Computer Simulations That Reproduce the Field
In 1995, Gary Glatzmaier and Paul Roberts ran a landmark three-dimensional computer simulation of the geodynamo. Their model solved the equations governing fluid flow, heat transfer, and electromagnetism in a rotating spherical shell meant to represent the outer core. The simulation maintained a self-sustaining magnetic field for over 40,000 simulated years, and it spontaneously produced a reversal of the magnetic poles without any external trigger.
The simulated reversal shared key features with real reversals seen in the paleomagnetic record, including a temporary weakening of the field before the poles flipped. The model also included a finitely conducting solid inner core, which played a stabilizing role during the reversal. This was a turning point for the theory: it showed that the basic physics of convecting liquid metal in a rotating shell can, on its own, generate a magnetic field that looks and behaves like Earth’s.
Laboratory Experiments With Liquid Metal
If the theory is correct, a fast-moving conducting fluid should be able to generate its own magnetic field without any external magnets. In 2006, a French research team demonstrated exactly this with the VKS experiment, which used rapidly stirred liquid sodium in a cylindrical vessel. The experiment produced a self-sustaining magnetic field purely from the motion of the liquid metal.
More remarkably, the experiment reproduced several behaviors seen in Earth’s field. By adjusting the flow speed and stirring pattern within a fairly small range of parameters, the researchers observed stationary dynamo states, periodic oscillations, intermittent bursts of magnetic activity, and random reversals of the field’s polarity. Despite extremely strong turbulent fluctuations in the flow, the magnetic field’s large-scale behavior remained governed by just a few interacting modes. This showed that a turbulent fluid dynamo doesn’t produce random noise. It produces organized, recognizable magnetic behavior, just as the theory predicts.
Comparative Evidence From Other Planets
The dynamo theory also predicts that any planet with a convecting, electrically conducting fluid interior should generate a magnetic field, and planets without one should not. The solar system lines up with this prediction remarkably well.
Earth and Mercury both have active global magnetic fields and are thought to have liquid, convecting outer cores. Mercury’s field is much weaker, consistent with the idea that its smaller core has cooled more and may be nearing the end of its dynamo phase. Mars and the Moon, by contrast, have no global magnetic fields today. Both are smaller bodies that lost their internal heat faster, shutting down core convection long ago. Yet Mars shows patches of strong magnetization in its oldest crustal rocks, evidence that it once had an active dynamo billions of years ago before its core solidified too much to sustain one.

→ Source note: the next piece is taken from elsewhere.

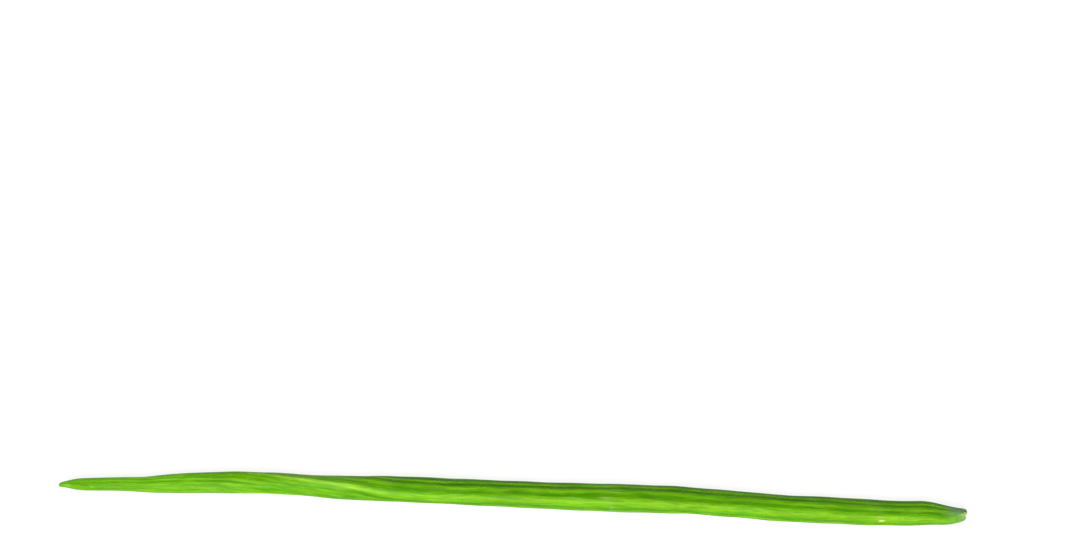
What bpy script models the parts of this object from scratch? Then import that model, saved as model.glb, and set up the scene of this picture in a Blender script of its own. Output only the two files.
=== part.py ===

The Sun provides another test case. Its magnetic field flips roughly every 11 years as part of the sunspot cycle, driven by the flow of hot, ionized gas. Differential rotation stretches magnetic field lines and wraps them around the Sun, while the Sun’s spin twists them into loops. This solar dynamo operates on the same basic principle as Earth’s: moving conducting fluid generates and regenerates magnetic fields. The Sun’s 22-year full magnetic cycle, the equator-ward drift of sunspots, and the reversal of polar fields near each cycle’s peak all match predictions from dynamo models.